As one might expect, travel guides are a particularly fruitful source for the study of tourism. Turizm contains two studies based on such guides. Eleonory Gilburd’s essay on the Soviet travel writer Sergei Obraztsov who visited London in the 1950s and authored an immensely popular account of his experiences in the capitalist West can usefully be compared to Karl Qualls’s analysis of guides to Sevastopol. Whereas Obraztsov focused on points of communality between East and West and thus made Krushchev’s concept of ‘peaceful co-existence’ a reality for his readers, the authors Qualls studied were primarily concerned with doing justice to Sevastopol’s status as a ‘hero city’. In accordance with this vision, Soviet guide books concentrated almost entirely on historical sites and heroes and left out consumer-friendly information such as recommended restaurants, stores, time-tables, etc.

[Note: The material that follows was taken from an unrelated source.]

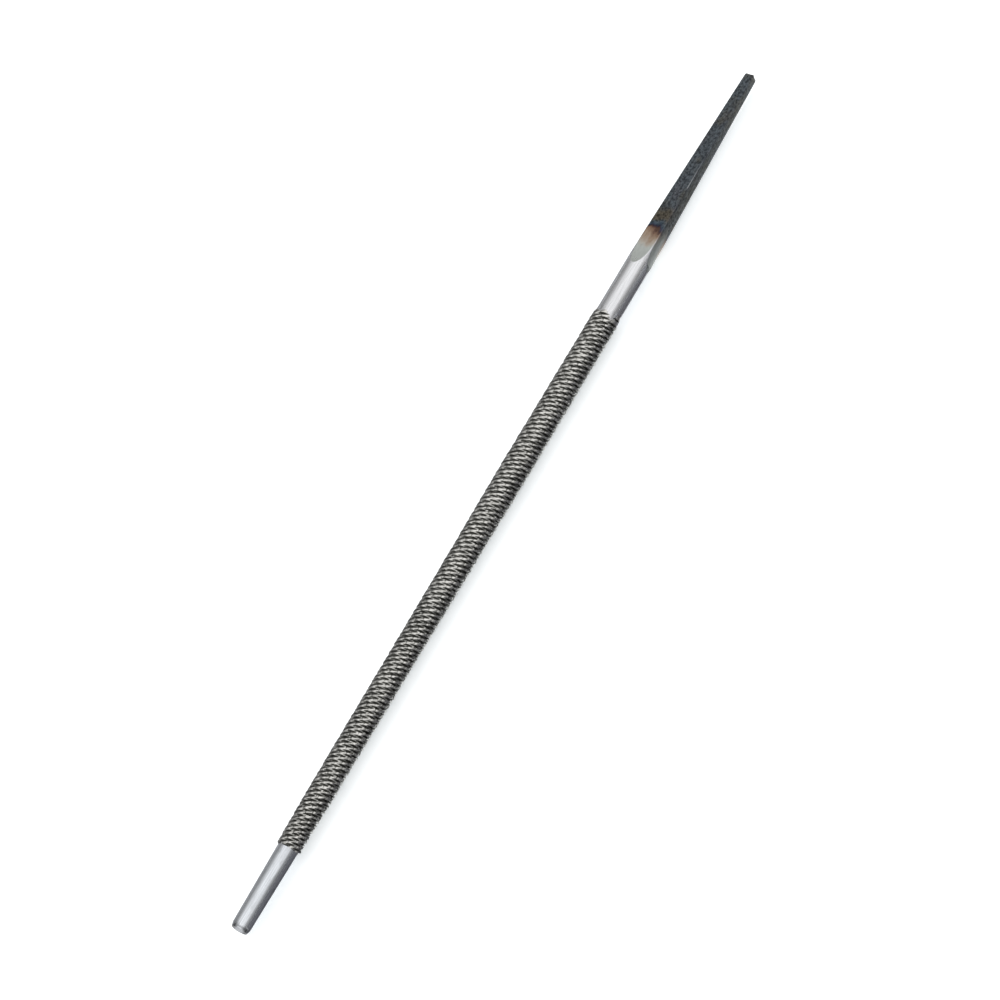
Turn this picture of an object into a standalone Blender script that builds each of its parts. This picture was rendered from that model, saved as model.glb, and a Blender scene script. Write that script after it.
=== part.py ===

In so doing, they encouraged a selective remembering of the past ‘based on the needs of the present’, as Qualls puts it (172–3). Interestingly, this has begun to change since Ukraine attained independence in 1991.

Two of the book’s most enjoyable contributions are Shawn Salmon’s ‘Marketing Socialism’, an examination of the Soviet tourist organization Inturist in the late fifties and early sixties, and Anne Gorsuch’s ‘Time Travelers’, an analysis of Soviet tourists in Eastern Europe who encountered a more advanced society than the one existing at home. Salmon’s discussion of the ‘very serious’ problem of bartending and Gorsuch’s equally priceless reference to Soviet working-class tourists in Eastern Europe dressed in greasy beaver coats, hats with ear flaps, and knitted underwear of a non-descript color are only two of the many instances that make reading these and other essays in the collection more than usually enjoyable. Anyone interested in the history of tourism and its connection to the modern condition can do no better than start with this splendid collection of innovative and well-written essays.